• **AIM**: Copy out every line of the data exactly.

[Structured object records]
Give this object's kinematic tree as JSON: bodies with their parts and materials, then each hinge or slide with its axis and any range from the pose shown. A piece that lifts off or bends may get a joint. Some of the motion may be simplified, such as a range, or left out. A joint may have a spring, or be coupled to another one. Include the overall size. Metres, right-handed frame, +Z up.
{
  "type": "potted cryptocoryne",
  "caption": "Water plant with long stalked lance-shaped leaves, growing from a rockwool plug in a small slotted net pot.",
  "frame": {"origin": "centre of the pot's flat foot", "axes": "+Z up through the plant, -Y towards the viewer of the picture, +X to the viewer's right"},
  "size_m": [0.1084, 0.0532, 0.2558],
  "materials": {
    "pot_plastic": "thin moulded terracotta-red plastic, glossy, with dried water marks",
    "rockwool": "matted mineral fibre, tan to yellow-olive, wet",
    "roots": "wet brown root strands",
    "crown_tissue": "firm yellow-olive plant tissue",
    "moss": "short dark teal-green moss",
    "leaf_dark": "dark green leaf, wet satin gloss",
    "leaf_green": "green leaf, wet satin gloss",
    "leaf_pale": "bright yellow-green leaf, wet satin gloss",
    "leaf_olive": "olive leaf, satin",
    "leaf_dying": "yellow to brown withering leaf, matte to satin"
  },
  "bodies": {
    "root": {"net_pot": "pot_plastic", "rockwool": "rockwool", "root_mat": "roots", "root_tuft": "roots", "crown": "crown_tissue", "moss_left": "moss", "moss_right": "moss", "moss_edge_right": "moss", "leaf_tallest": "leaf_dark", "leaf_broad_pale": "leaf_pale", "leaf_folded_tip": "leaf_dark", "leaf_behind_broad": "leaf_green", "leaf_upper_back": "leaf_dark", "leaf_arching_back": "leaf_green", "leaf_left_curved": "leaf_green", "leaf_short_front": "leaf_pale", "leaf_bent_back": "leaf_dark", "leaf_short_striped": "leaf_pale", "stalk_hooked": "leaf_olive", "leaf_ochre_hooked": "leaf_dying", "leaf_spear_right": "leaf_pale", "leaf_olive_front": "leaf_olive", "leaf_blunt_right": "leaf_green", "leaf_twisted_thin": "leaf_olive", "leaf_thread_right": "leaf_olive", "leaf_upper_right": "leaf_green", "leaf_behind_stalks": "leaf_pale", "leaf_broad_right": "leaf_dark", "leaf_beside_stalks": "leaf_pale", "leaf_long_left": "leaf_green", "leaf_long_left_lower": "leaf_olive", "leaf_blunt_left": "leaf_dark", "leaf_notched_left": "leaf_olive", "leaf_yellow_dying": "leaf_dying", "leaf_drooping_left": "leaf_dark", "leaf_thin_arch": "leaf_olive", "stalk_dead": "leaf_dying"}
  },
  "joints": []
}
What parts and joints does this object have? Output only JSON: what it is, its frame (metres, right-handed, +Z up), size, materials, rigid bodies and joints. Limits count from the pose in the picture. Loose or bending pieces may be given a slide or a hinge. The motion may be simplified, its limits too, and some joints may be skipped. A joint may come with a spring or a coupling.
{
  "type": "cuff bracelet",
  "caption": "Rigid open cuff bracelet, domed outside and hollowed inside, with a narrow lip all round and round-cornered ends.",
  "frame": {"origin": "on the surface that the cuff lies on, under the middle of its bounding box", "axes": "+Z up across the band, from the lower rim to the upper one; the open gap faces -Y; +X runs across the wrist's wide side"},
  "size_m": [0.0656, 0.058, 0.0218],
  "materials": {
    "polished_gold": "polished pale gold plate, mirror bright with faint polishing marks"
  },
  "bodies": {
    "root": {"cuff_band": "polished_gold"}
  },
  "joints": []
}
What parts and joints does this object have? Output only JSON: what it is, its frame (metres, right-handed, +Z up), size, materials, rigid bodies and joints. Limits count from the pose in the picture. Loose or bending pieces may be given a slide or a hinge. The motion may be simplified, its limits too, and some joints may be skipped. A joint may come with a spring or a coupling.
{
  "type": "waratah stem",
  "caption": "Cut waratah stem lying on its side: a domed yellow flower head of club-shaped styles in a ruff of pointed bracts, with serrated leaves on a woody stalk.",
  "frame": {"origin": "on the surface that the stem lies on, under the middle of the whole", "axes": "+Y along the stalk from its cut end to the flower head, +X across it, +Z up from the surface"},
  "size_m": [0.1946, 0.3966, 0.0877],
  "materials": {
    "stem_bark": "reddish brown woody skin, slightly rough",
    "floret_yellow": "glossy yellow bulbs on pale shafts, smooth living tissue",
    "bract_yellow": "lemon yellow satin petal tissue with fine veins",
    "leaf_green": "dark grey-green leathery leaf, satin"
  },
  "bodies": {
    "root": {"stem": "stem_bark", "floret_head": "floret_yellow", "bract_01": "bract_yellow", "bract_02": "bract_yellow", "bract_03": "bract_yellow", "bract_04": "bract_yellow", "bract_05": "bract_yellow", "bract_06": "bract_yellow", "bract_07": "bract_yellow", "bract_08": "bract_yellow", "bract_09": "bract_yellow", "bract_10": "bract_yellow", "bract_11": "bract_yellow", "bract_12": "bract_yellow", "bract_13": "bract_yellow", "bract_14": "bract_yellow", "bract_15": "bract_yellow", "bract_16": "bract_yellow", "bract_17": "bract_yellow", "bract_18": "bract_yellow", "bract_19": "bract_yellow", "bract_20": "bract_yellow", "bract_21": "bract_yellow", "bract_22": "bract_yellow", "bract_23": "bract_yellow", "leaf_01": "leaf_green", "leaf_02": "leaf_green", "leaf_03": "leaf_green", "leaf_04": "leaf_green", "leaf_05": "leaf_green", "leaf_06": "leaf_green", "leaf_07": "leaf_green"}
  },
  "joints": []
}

• **FINAL RESULT**:
Give this object's kinematic tree as JSON: bodies with their parts and materials, then each hinge or slide with its axis and any range from the pose shown. A piece that lifts off or bends may get a joint. Some of the motion may be simplified, such as a range, or left out. A joint may have a spring, or be coupled to another one. Include the overall size. Metres, right-handed frame, +Z up.
{
  "type": "potted cryptocoryne",
  "caption": "Water plant with long stalked lance-shaped leaves, growing from a rockwool plug in a small slotted net pot.",
  "frame": {"origin": "centre of the pot's flat foot", "axes": "+Z up through the plant, -Y towards the viewer of the picture, +X to the viewer's right"},
  "size_m": [0.1084, 0.0532, 0.2558],
  "materials": {
    "pot_plastic": "thin moulded terracotta-red plastic, glossy, with dried water marks",
    "rockwool": "matted mineral fibre, tan to yellow-olive, wet",
    "roots": "wet brown root strands",
    "crown_tissue": "firm yellow-olive plant tissue",
    "moss": "short dark teal-green moss",
    "leaf_dark": "dark green leaf, wet satin gloss",
    "leaf_green": "green leaf, wet satin gloss",
    "leaf_pale": "bright yellow-green leaf, wet satin gloss",
    "leaf_olive": "olive leaf, satin",
    "leaf_dying": "yellow to brown withering leaf, matte to satin"
  },
  "bodies": {
    "root": {"net_pot": "pot_plastic", "rockwool": "rockwool", "root_mat": "roots", "root_tuft": "roots", "crown": "crown_tissue", "moss_left": "moss", "moss_right": "moss", "moss_edge_right": "moss", "leaf_tallest": "leaf_dark", "leaf_broad_pale": "leaf_pale", "leaf_folded_tip": "leaf_dark", "leaf_behind_broad": "leaf_green", "leaf_upper_back": "leaf_dark", "leaf_arching_back": "leaf_green", "leaf_left_curved": "leaf_green", "leaf_short_front": "leaf_pale", "leaf_bent_back": "leaf_dark", "leaf_short_striped": "leaf_pale", "stalk_hooked": "leaf_olive", "leaf_ochre_hooked": "leaf_dying", "leaf_spear_right": "leaf_pale", "leaf_olive_front": "leaf_olive", "leaf_blunt_right": "leaf_green", "leaf_twisted_thin": "leaf_olive", "leaf_thread_right": "leaf_olive", "leaf_upper_right": "leaf_green", "leaf_behind_stalks": "leaf_pale", "leaf_broad_right": "leaf_dark", "leaf_beside_stalks": "leaf_pale", "leaf_long_left": "leaf_green", "leaf_long_left_lower": "leaf_olive", "leaf_blunt_left": "leaf_dark", "leaf_notched_left": "leaf_olive", "leaf_yellow_dying": "leaf_dying", "leaf_drooping_left": "leaf_dark", "leaf_thin_arch": "leaf_olive", "stalk_dead": "leaf_dying"}
  },
  "joints": []
}
What parts and joints does this object have? Output only JSON: what it is, its frame (metres, right-handed, +Z up), size, materials, rigid bodies and joints. Limits count from the pose in the picture. Loose or bending pieces may be given a slide or a hinge. The motion may be simplified, its limits too, and some joints may be skipped. A joint may come with a spring or a coupling.
{
  "type": "cuff bracelet",
  "caption": "Rigid open cuff bracelet, domed outside and hollowed inside, with a narrow lip all round and round-cornered ends.",
  "frame": {"origin": "on the surface that the cuff lies on, under the middle of its bounding box", "axes": "+Z up across the band, from the lower rim to the upper one; the open gap faces -Y; +X runs across the wrist's wide side"},
  "size_m": [0.0656, 0.058, 0.0218],
  "materials": {
    "polished_gold": "polished pale gold plate, mirror bright with faint polishing marks"
  },
  "bodies": {
    "root": {"cuff_band": "polished_gold"}
  },
  "joints": []
}
What parts and joints does this object have? Output only JSON: what it is, its frame (metres, right-handed, +Z up), size, materials, rigid bodies and joints. Limits count from the pose in the picture. Loose or bending pieces may be given a slide or a hinge. The motion may be simplified, its limits too, and some joints may be skipped. A joint may come with a spring or a coupling.
{
  "type": "waratah stem",
  "caption": "Cut waratah stem lying on its side: a domed yellow flower head of club-shaped styles in a ruff of pointed bracts, with serrated leaves on a woody stalk.",
  "frame": {"origin": "on the surface that the stem lies on, under the middle of the whole", "axes": "+Y along the stalk from its cut end to the flower head, +X across it, +Z up from the surface"},
  "size_m": [0.1946, 0.3966, 0.0877],
  "materials": {
    "stem_bark": "reddish brown woody skin, slightly rough",
    "floret_yellow": "glossy yellow bulbs on pale shafts, smooth living tissue",
    "bract_yellow": "lemon yellow satin petal tissue with fine veins",
    "leaf_green": "dark grey-green leathery leaf, satin"
  },
  "bodies": {
    "root": {"stem": "stem_bark", "floret_head": "floret_yellow", "bract_01": "bract_yellow", "bract_02": "bract_yellow", "bract_03": "bract_yellow", "bract_04": "bract_yellow", "bract_05": "bract_yellow", "bract_06": "bract_yellow", "bract_07": "bract_yellow", "bract_08": "bract_yellow", "bract_09": "bract_yellow", "bract_10": "bract_yellow", "bract_11": "bract_yellow", "bract_12": "bract_yellow", "bract_13": "bract_yellow", "bract_14": "bract_yellow", "bract_15": "bract_yellow", "bract_16": "bract_yellow", "bract_17": "bract_yellow", "bract_18": "bract_yellow", "bract_19": "bract_yellow", "bract_20": "bract_yellow", "bract_21": "bract_yellow", "bract_22": "bract_yellow", "bract_23": "bract_yellow", "leaf_01": "leaf_green", "leaf_02": "leaf_green", "leaf_03": "leaf_green", "leaf_04": "leaf_green", "leaf_05": "leaf_green", "leaf_06": "leaf_green", "leaf_07": "leaf_green"}
  },
  "joints": []
}